The British Department for International Development broadly defines a failed state as one whose governments "cannot or will not deliver core functions to the majority of its people, including the poor."
It adds: "The most important functions of the state for poverty reduction are territorial control, safety and security, capacity to manage public resources, delivery of basic services, and the ability to protect and support the ways in which the poorest people sustain themselves."
The US-based NGO, Fund for Peace, conducts an annual global Failed States Index. The 2012 index switched Uganda lower from states in the "danger" to the "critical" stage.
The country slid from the 21st position it occupied in the previous two years to the 20th in 2011. Uganda, however, fared better than Kenya, which is in position 16 and Burundi at 18.
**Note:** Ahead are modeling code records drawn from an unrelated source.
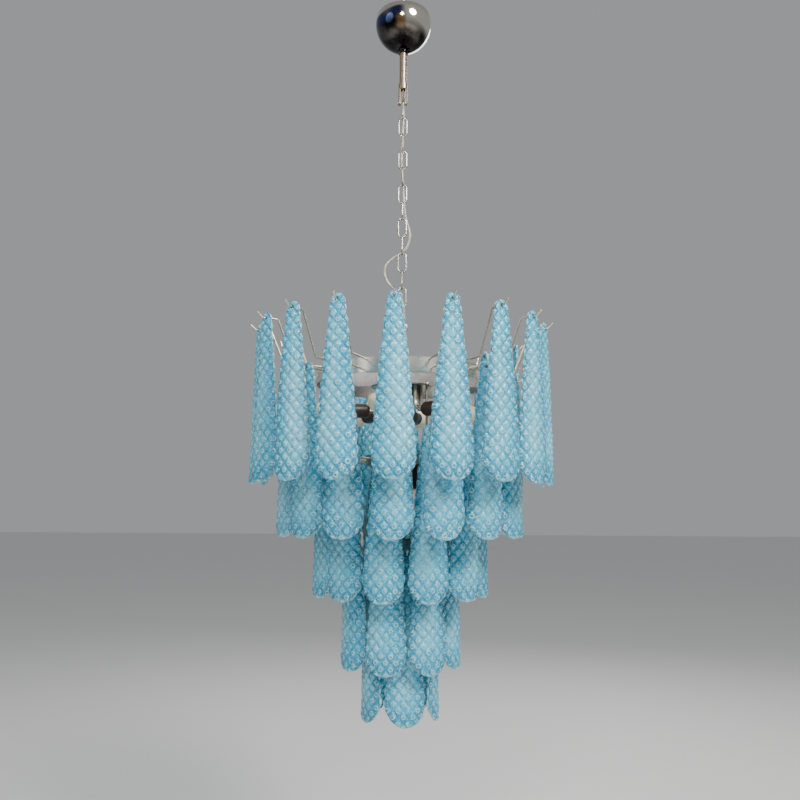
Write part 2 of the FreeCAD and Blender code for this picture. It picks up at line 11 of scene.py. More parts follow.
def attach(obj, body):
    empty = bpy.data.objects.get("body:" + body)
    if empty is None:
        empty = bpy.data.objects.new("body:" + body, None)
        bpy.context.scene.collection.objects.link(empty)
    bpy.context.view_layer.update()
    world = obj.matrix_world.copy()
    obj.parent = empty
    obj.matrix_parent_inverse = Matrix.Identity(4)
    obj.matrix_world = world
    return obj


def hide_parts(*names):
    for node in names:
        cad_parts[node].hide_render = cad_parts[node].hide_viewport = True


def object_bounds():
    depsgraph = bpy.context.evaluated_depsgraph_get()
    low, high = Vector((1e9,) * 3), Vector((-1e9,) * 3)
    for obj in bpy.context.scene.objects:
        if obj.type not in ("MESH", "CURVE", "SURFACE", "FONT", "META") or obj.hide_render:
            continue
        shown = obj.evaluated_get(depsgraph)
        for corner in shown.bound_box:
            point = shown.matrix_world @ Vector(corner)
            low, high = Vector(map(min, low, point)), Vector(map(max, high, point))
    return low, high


bl_info = {
    "name": "Glass Petal Chandelier",
    "version": (1, 0, 0),
    "blender": (4, 5, 0),
    "location": "View3D > Sidebar > Chandelier",
    "description": "Dresses a tiered glass petal chandelier around its fixed metal frame",
    "category": "Object",
}

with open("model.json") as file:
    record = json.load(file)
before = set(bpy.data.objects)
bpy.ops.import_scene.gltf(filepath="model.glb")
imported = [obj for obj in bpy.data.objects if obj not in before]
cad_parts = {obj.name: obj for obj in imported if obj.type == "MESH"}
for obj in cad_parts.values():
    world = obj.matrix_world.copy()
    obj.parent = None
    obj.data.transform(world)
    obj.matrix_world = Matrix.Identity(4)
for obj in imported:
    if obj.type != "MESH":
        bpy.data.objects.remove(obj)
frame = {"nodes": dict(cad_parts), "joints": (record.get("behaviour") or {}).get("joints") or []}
CAD_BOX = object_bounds()
NODES = frame["nodes"]
JOINTS = frame["joints"]

# how many petals hang in each tier, top to bottom
TIER_COUNTS = {"tier1": 18, "tier2": 16, "tier3": 12, "tier4": 8, "tier5": 5}
# share of the full turn on the hook that each tier's petals take, chosen one by one; at these
# turns the rims of some hook holes cut into their wires
TURN_SHARE = {"tier1": 1.0, "tier2": 1.0, "tier3": 0.8, "tier4": 0.6, "tier5": 0.0}
PETAL_LEAN = math.radians(0.955)

# the cable's route, in metres, from the stem's mouth to the hole in the column
CABLE_ROUTE = [
    (0, 0, -.203), (.0005, .0012, -.214), (.0015, .0155, -.243), (0, .017, -.282),
    (-.003, .015, -.330), (-.0005, .016, -.378), (.0025, .015, -.424), (.005, .0145, -.463),
    (.017, .0125, -.497), (.007, .0135, -.530), (-.018, .013, -.544), (-.036, .0135, -.564),
    (-.028, .014, -.594), (-.003, .0155, -.614), (.005, .016, -.646), (.001, .0185, -.678),
    (0, .013, -.699), (0, .006, -.710),
]
CABLE_RADIUS = 0.00225


# ---------------------------------------------------------------- settings

class ChandelierGlassSettings(bpy.types.PropertyGroup):
    """Sizes and colours of the cast glass petals"""
    # besides the glass's own darker patches and flecks, this colour paints shade: at the sides and foot,
    # and in the creases between the knobs
    deep_colour: FloatVectorProperty(
        name="Deep colour", description="Glass where it is thickest, at the sides and foot",
        subtype="COLOR", default=(0.008, 0.210, 0.370), min=0, max=1)
    body_colour: FloatVectorProperty(
        name="Body colour", description="Glass over most of the petal",
        subtype="COLOR", default=(0.020, 0.470, 0.720), min=0, max=1)
    # painted highlight: this pale colour paints a streak down each petal's middle that stands in for the
    # lamps' reflection on the knobs
    highlight_streak_colour: FloatVectorProperty(
        name="Highlight streak colour", description="The cloudy streak down the middle",
        subtype="COLOR", default=(0.300, 0.800, 0.980), min=0, max=1)
    # painted highlights: the rings, knob tops, flecks and edges painted in this colour stand in for the
    # lamps' glints on the glass
    light_colour: FloatVectorProperty(
        name="Light colour", description="The lens rings and flecks that catch the light",
        subtype="COLOR", default=(0.520, 1.000, 1.000), min=0, max=1)
    knob_width: FloatProperty(
        name="Knob width", description="Across one diamond of the knob pattern",
        subtype="DISTANCE", default=0.0160, min=0.006, max=0.03)
    knob_length: FloatProperty(
        name="Knob length", description="Down one diamond of the knob pattern",
        subtype="DISTANCE", default=0.0200, min=0.006, max=0.04)
    knob_height: FloatProperty(
        name="Knob height", description="From the valleys to the tops of the knobs",
        subtype="DISTANCE", default=0.0030, min=0, max=0.005)
    hook_turn: FloatProperty(
        name="Turn on the hooks", description="How far the side petals turn on their hooks to the front",
        subtype="ANGLE", default=math.radians(24), min=0, max=math.radians(30))
    segments: IntProperty(
        name="Segments", description="Faces round a petal's edge to edge loop",
        default=76, min=24, max=120)
    rings: IntProperty(
        name="Rings", description="Rows of faces from a petal's top to its foot",
        default=146, min=40, max=220)


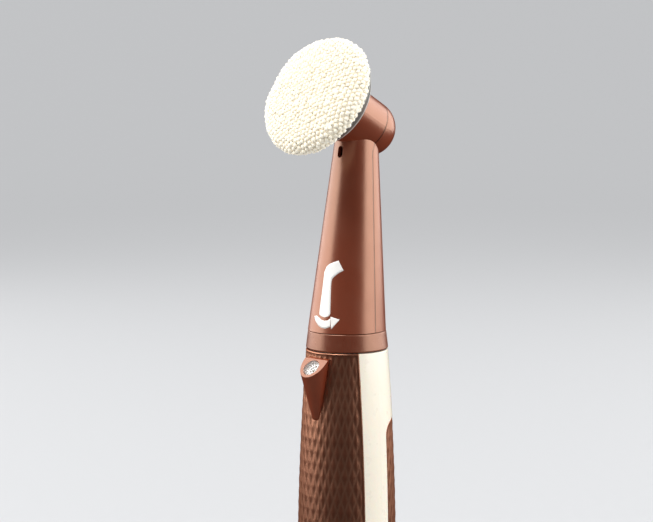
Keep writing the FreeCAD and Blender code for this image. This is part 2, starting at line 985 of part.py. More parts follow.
def indicator_lens():
    low = board_back + S.board_led_height + S.seat_gap
    inside = handle_radius(indicator_height) - S.shell_wall
    top = handle_radius(indicator_height) + S.indicator_proud
    rod = S.indicator_radius
    collar = inside - S.free_gap
    return turned([
        (0, low),
        (rod, low),
        (rod, collar - S.indicator_collar),
        (rod + S.indicator_collar, collar - S.indicator_collar),
        (rod + S.indicator_collar, collar),
        (rod, collar),
        (rod, top - S.indicator_proud),
        (0, top),
    ], INDICATOR)


# ---- Power button ----


def button_bezel():
    tube = ring(button_hole + S.seat_gap, bezel_outer, as_size(0), as_size(LARGE), BUTTON)
    return cut(common(tube, bezel_outside), grip_inside)


def power_button():
    crown = handle_radius(S.button_height) + S.button_proud
    edge = crown - S.button_crown
    flange = S.button_radius + S.button_flange_width
    inside = handle_radius(S.button_height) - S.shell_wall
    flange_top = root(inside * inside - flange * flange) - S.free_gap
    flange_low = flange_top - S.button_flange_depth
    rim = S.button_radius - S.button_round
    stem_end = plunger_top + S.button_travel + S.free_gap
    return turned([
        (0, stem_end),
        (S.button_stem_radius, stem_end),
        (S.button_stem_radius, flange_low),
        (flange, flange_low),
        (flange, flange_top),
        (S.button_radius, flange_top),
        (S.button_radius, edge - S.button_round),
        (rim, edge, S.button_round),
        (0, crown, sweep_radius(rim, S.button_crown)),
    ], BUTTON)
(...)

He listed other failed states in Africa as Somalia that was sucked in by its president Mohammed Siad Barre from 1969 to 1991 and has not had a central government since then, and the DR Congo which as Zaire under then-president Mobutu Sese Seko's three-plus decades of kleptocratic rule sucked dry until he was deposed in 1997.
To date in DR Congo, specifically in the eastern parts of the country where people are ever on a run over violence, the leadership has failed to provide effective security and left local people at the mercy of gun-wielding men.
Globally, failed states include Afghanistan, North Korea, Zimbabwe, Iraq, Sierra Leone, DR Congo, Somalia, Zimbabwe, and Somalia. In the words of political scientist Stephen Walt, failed states are feared as "breeding grounds of instability, mass migration, and murder" as well as reservoirs and exporters of terror.
The existence of these kinds of countries, and the instability that they harbor, not only threatens the lives and livelihoods of their own peoples but endangers world peace.